After my tour of the suite level, I made my way up to the 400/500 level. That concourse was pretty empty on the wings but packed behind home plate. I liked the murals of the team’s history that covered the walls of the concourse. There was a lot of cool stadium art around the park, mainly at this level and in the ramps. The view from the 500 level seats is decent and this whole section was shaded, which was a plus on a day like this! I hung out here for a little taking in the rest of the almost endless action (Sox won 12-6) before heading back into the city to meet up with my cousins.

When I met up with my cousins at the Jackson stop, we walked to Millennium Park where I finally visited that infamous Bean. I’ve been to Chicago at least six times but never made it over here. I was missing out! The Bean is probably the best city sculpture ever constructed and Aubri told me it’s even better at night when all the buildings are lit up. Next to the Bean is an amphitheater that holds live concerts and down the street is Michigan Ave for shopping and the Navy Pier. All are great free options for family friendly entertainment.

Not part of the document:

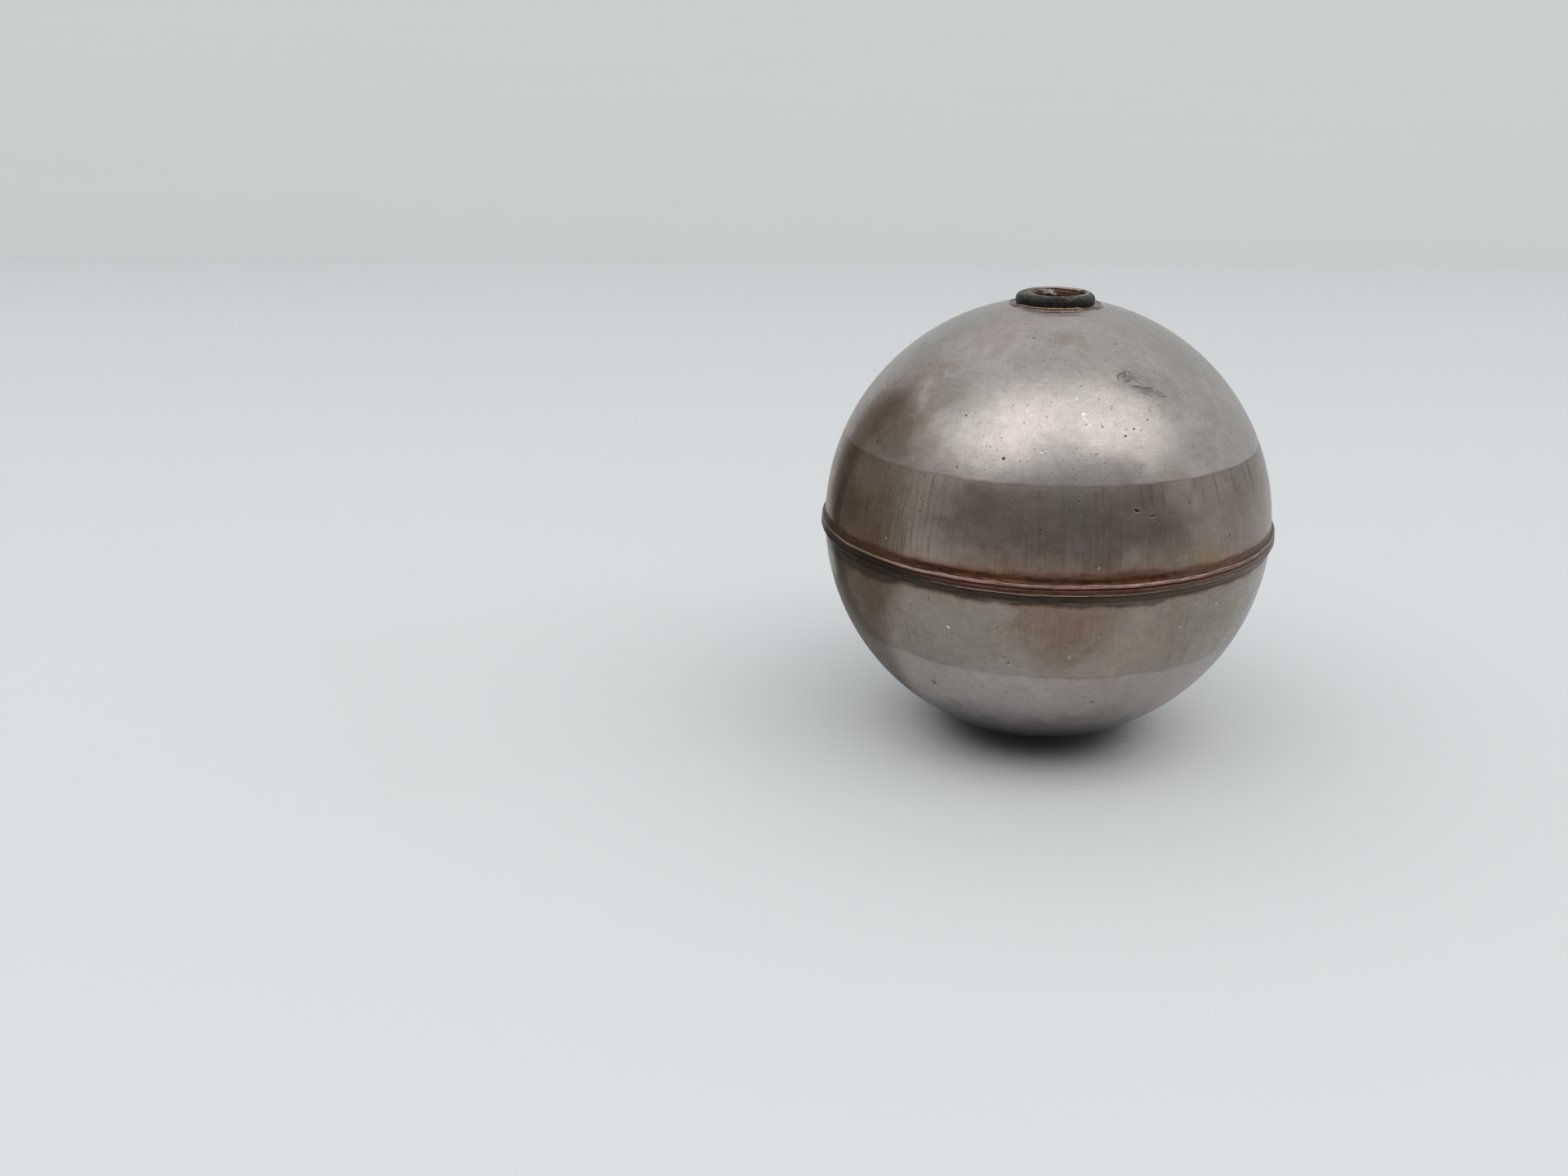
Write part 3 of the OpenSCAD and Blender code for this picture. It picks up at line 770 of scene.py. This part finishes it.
# The flange's face, the steps round the bush, and the fine rings that the thread is cut from
BED_R = 31.05
BUSH_STEPS = 192
BORE_RINGS = 104
RING_STEP = 0.085
bush_low, bush_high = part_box("threaded_bush")
BUSH_FOOT = (bush_low.z - SEAM_Z) / MM
bed = arc(BED_R, math.degrees(math.acos(FLANGE_R / BED_R)),
          math.degrees(math.acos(NECK_R / BED_R)), 6)
rim = [(NECK_R, 31.1), (5.39, 31.3), (5.40, 31.5), (5.44, SEAT - 1.1), (5.44, SEAT - 0.88),
       (5.38, SEAT - 0.64), (5.26, SEAT - 0.44), (5.07, SEAT - 0.27), (4.83, SEAT - 0.14),
       (4.56, SEAT - 0.06), (4.30, SEAT - 0.015), (4.10, SEAT)]
sink = [(MOUTH_R + 0.02, SEAT - 0.02), (MOUTH_R - 0.05, SEAT - 0.08)]
bore = [(THREAD_MINOR + max(0.0, MOUTH_R - 0.05 - THREAD_MINOR - RING_STEP * i),
         SEAT - 0.08 - RING_STEP * (i + 1)) for i in range(BORE_RINGS)]
bush = turn("blackened_bush", (
    [(0, BUSH_FOOT), (5.0, BUSH_FOOT), (5.3, BUSH_FOOT + 0.1), (NECK_R, BUSH_FOOT + 0.35),
     (NECK_R, 28.3), (NECK_R + 0.15, 28.48), (7.8, 28.5), (7.95, 28.56), (FLANGE_R, 28.7)]
    + bed + rim + sink + bore
    + [(THREAD_MINOR, SEAT - HOLE_DEEP), (0, SEAT - HOLE_DEEP - DRILL_POINT)]), BUSH_STEPS)

# Cut the thread: the bore's wall goes out to the groove wherever the helix passes. Then push
# the mouth aside, most at the seat and least a little way down.
GROOVE_HALF = 0.44
MOUTH_REACH = 4.35
MOUTH_DEEP = 1.2
for vertex in bush.data.vertices:
    radius = math.hypot(vertex.co.x, vertex.co.y) / MM
    height = (vertex.co.z - SEAM_Z) / MM
    if radius < MOUTH_R and SEAT - HOLE_DEEP + 0.6 < height < SEAT - 0.1:
        turned = math.atan2(vertex.co.y, vertex.co.x) / math.tau
        phase = ((height - SEAT) / THREAD_PITCH - turned) % 1.0
        groove = THREAD_MINOR + (THREAD_MAJOR - THREAD_MINOR) * max(
            0.0, 1.0 - abs(phase - 0.5) / GROOVE_HALF)
        if groove > radius:
            vertex.co.x *= groove / radius
            vertex.co.y *= groove / radius
    if radius < MOUTH_REACH and height > SEAT - MOUTH_DEEP:
        share = (min(1.0, (MOUTH_REACH - radius) / 0.35)
                 * min(1.0, (height - SEAT + MOUTH_DEEP) / 0.8))
        vertex.co.x += MOUTH_ASIDE * MM * share
uneven(bush, 2.2, 0.2, lambda radius, height:
       min(1, (height - 31.2) / 0.5, (radius - 4.0) / 0.4)
       * min(1, max(0.25, (SEAT + 0.1 - height) / 0.4)))


def bush_black(name):
    """Steel blackened in the brazing furnace: near-black, rough and lumpy, greyer where rubbed
    on top of the rim, with copper and straw tints and painted highlights round the mouth and
    red-brown in the hole."""
    made, tree = new_material(name)
    ball, place, height = ball_place(tree)
    aside = add_node(tree, "VectorMath", {0: place, 1: (-MOUTH_ASIDE, 0, 0)}, operation="ADD")
    flat = add_node(tree, "VectorMath", {0: aside, 1: (1, 1, 0)}, operation="MULTIPLY")
    radius = add_node(tree, "VectorMath", {0: flat}, out="Value", operation="LENGTH")
    ragged = mottle(ball, 1.1, 1.1, -0.3, 0.3, 4.0)
    wide = add_node(tree, "Math", {0: ragged, 1: 0.3, 2: radius}, operation="MULTIPLY_ADD")
    raised = add_node(tree, "Math", {0: height, 1: ragged}, operation="ADD")
    colour = add_node(tree, "Mix", {
        0: mottle(ball, 0.7, 0.7, 0.0, 1.0, 4.0),
        6: linear("#20201f"), 7: linear("#383634")},
        out=2, data_type="RGBA")
    coats = []

    # Rubbed grey on top of the rim, with bright specks; browner to the left
    top = add_node(tree, "MapRange", {
        "Value": raised, "From Min": SEAT - 0.4, "From Max": SEAT - 0.02, "To Max": 0.65})
    coats.append((top, "#5a5652"))
    speck = mottle(ball, 0.35, 0.35, -2.2, 1.0, 2.0)
    speck = add_node(tree, "Math", {0: speck, 1: top}, operation="MULTIPLY", use_clamp=True)
    coats.append((speck, "#cfcac4"))
    lefthand = towards(ball, -80, 50, 0.6)
    coats.append((add_node(tree, "Math", {0: lefthand, 1: top}, operation="MULTIPLY"), "#7d6659"))

    # The mouth: tints by distance from the hole's axis, and on its lip a pale coppery painted
    # highlight at the back and a near-white one at the front right
    scaled = add_node(tree, "MapRange", {"Value": wide, "From Min": 3.0, "From Max": 4.6})
    tint = add_node(tree, "ValToRGB", {"Fac": scaled}, stops=[
        (0.0, "#3a201a"), (0.3, "#46271f"), (0.45, "#5b4136"), (0.58, "#7c695a"),
        (0.7, "#857462"), (1.0, "#5f564f")])
    inside = add_node(tree, "MapRange", {
        "Value": wide, "From Min": 4.25, "From Max": 4.02, "To Max": 0.9})
    above = add_node(tree, "MapRange", {
        "Value": height, "From Min": SEAT - 1.5, "From Max": SEAT - 1.0})
    inside = add_node(tree, "Math", {0: inside, 1: above}, operation="MULTIPLY")
    coats.append((inside, tint))
    lip = add_node(tree, "MapRange", {
        "Value": raised, "From Min": SEAT - 0.32, "From Max": SEAT - 0.16})
    # On the lip: painted highlights at the back and at the front right, and tints to the left.
    for turned, half_width, tone, strength in (
            (170, 75, "#d6beb3", 0.8), (-100, 45, "#8f8368", 0.7),
            (62, 38, "#e4ded8", 0.85), (-50, 25, "#c4c2bd", 0.5)):
        facing = towards(ball, turned, half_width, strength)
        facing = add_node(tree, "Math", {0: facing, 1: inside}, operation="MULTIPLY")
        coats.append((add_node(tree, "Math", {0: facing, 1: lip}, operation="MULTIPLY"), tone))

    # Pale crumbs of flux stuck inside the mouth, at the back and a little to the left
    crumbs = mottle(ball, 0.5, 0.5, -1.0, 1.7, 2.0, 0.3)
    crumbs = add_node(tree, "Math", {
        0: crumbs, 1: towards(ball, -165, 22, 1.0)}, operation="MULTIPLY", use_clamp=True)
    coats.append((add_node(tree, "Math", {0: crumbs, 1: inside}, operation="MULTIPLY"), "#aaa8a3"))
    colour = coated(tree, colour, coats)
    grit = mottle(ball, 0.3, 0.3, -0.02, 0.02, 3.0)
    bump = add_node(tree, "Bump", {"Height": grit, "Strength": 1.0, "Distance": MM})
    metal = add_node(tree, "BsdfPrincipled", {
        "Base Color": colour, "Metallic": 0.9,
        "Roughness": mottle(ball, 0.8, 0.8, 0.36, 0.55), "Normal": bump})
    add_node(tree, "OutputMaterial", {"Surface": metal})
    return made


bush.data.materials.append(bush_black("furnace_black_steel"))
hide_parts("threaded_bush")
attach(bush, "root")


# ---------------------------------------------------------------- Bush braze
# Copper drawn up round the neck in the shell's hole. It stands as a wavy bead against the
# bush, with a second, outer bead where the pool stopped on the shell.
POOL_STEPS = 288
film_end = math.sqrt((BALL_R - WALL) ** 2 - HOLE_R ** 2)
pool = turn("bush_braze_pool", [
    (NECK_R, film_end), (NECK_R - 0.04, 31.42), (5.47, 31.4), (5.58, 31.35), (5.78, 31.33),
    (6.02, 31.275), (6.27, 31.18), (6.48, 31.06), (6.46, 30.95), (HOLE_R, 31.1),
    (HOLE_R, film_end), (NECK_R, film_end)], POOL_STEPS)

# The outer shoulder of the pool stands proud only towards the front; elsewhere it is laid down
for vertex in pool.data.vertices:
    turned = math.degrees(math.atan2(vertex.co.x, -vertex.co.y))
    aside = min(1.0, max(0.0, (abs(turned + 10) - 42) / 8))
    here = math.hypot(vertex.co.x, vertex.co.y) / MM
    above = (vertex.co.z - SEAM_Z) / MM - math.sqrt(BALL_R ** 2 - here ** 2) - 0.02
    vertex.co.z -= max(0.0, above) * aside * MM
uneven(pool, 1.6, 0.03, lambda radius, height: (height - 31.05) / 0.2, "RGB_TO_XYZ")


def bead(name, radius, thick, stretches, step, sink):
    """A bead of braze lying on the shell round the bush. Over each stretch, in degrees from the
    front, it steps outwards; everywhere else it sinks by so much into the shell."""
    bpy.ops.object.select_all(action="DESELECT")
    bpy.ops.mesh.primitive_torus_add(
        location=(0, 0, SEAM_Z), major_segments=POOL_STEPS, minor_segments=12,
        major_radius=radius * MM, minor_radius=thick * MM)
    ring = bpy.context.object
    ring.name = ring.data.name = name
    bpy.ops.object.transform_apply(location=True, rotation=True, scale=True)
    for vertex in ring.data.vertices:
        turned = math.degrees(math.atan2(vertex.co.x, -vertex.co.y))
        share = max(min(1.0, (turned - start) / 5, (end - turned) / 5) for start, end in stretches)
        share = max(0.0, share)
        here = math.hypot(vertex.co.x, vertex.co.y) / MM
        vertex.co.x *= (here + step * share) / here
        vertex.co.y *= (here + step * share) / here
        centre = radius + step * share
        vertex.co.z += (math.sqrt(BALL_R ** 2 - centre ** 2) + thick * 0.6
                        - sink * (1 - share)) * MM
    bpy.ops.object.shade_smooth()
    uneven(ring, 2.4, 0.12, lambda radius, height: 1.0, "RGB_TO_XYZ")
    uneven(ring, 0.9, 0.06, lambda radius, height: 1.0)
    return ring


inner_bead = bead("inner_bead", 5.5, 0.1, [(34, 118), (-112, -55), (150, 172)], 0.68, 0.0)
outer_bead = bead("outer_bead", 6.62, 0.075, [(-15, 13), (52, 84), (-170, -140)], 0.0, 0.3)
bpy.ops.object.select_all(action="DESELECT")
for part in (inner_bead, outer_bead, pool):
    part.select_set(True)
bpy.context.view_layer.objects.active = pool
bpy.ops.object.join()
pool.data.materials.clear()
pool.data.materials.append(copper_braze(
    "bush_copper", edges=(31.0, 31.5), roughness=(0.24, 0.4),
    tones=[(0.0, "#998a80"), (0.2, "#8d7d73"), (0.35, "#8a776c"), (0.5, "#75604f"),
           (0.6, "#8a7468"), (0.72, "#dcc3b8"), (0.85, "#d0b3a6"), (1.0, "#4c3a33")],
    patches=[(2.0, 0.3, "#d8c0b5", 0.5, 0.2), (1.4, 0.2, "#5e463c", 0.55, 0.18)],
    sides=[(-70, 40, 30.9, 31.6, "#8c7d70", 0.35)]))
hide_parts("bush_braze")
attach(pool, "root")


# ---------------------------------------------------------------- Flange braze
# Braze over the bush's flange inside the ball, with a fillet round its edge. It is closed in
# for good, so it keeps a plain rounded form.
film_top = arc(BALL_R - WALL, 74.0, 80.0, 8)
flange_run = turn("flange_braze_run", film_top + [
    (NECK_R, 30.67)] + list(reversed(bed)) + [
    (FLANGE_R, 29.2), (8.1, 29.3), (8.25, 29.6), (8.45, 29.8), (8.6, 29.92), film_top[0]],
    BUSH_STEPS)
flange_run.data.materials.append(copper_braze(
    "flange_copper", edges=(29, 31.2), roughness=(0.3, 0.45),
    tones=[(0.0, "#8a6a5c"), (1.0, "#a98474")],
    patches=[(4, 1.0, "#b98f7e", 0.5, 0.22), (1.5, 0.5, "#5e3f34", 0.5, 0.18)], sides=[]))
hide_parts("flange_braze")
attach(flange_run, "root")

For my trip to U.S. Cellular, I ended up spending $36 on gas, $5 on tolls into Chicago, $38 on a ticket, $10 on a metro card, and $28 on dinner and drinks (DMK Burger Bar– delicious). Spending $117 seems a little high, but really not bad considering the ticket makes up a big chunk of it. If I didn’t need free range of the park, I would have opted for the $18 upper bowl seat. If I wasn’t staying with my cousin I would have stayed at this awesome hotel in the city- Longman & Eagle or the Westin near the airport (conveniently on the Blue Line). This trip to the “Cell” was a pleasant surprise after my last trip and I definitely would consider another trip back. Preferably another Friday night game, the fireworks show is baller!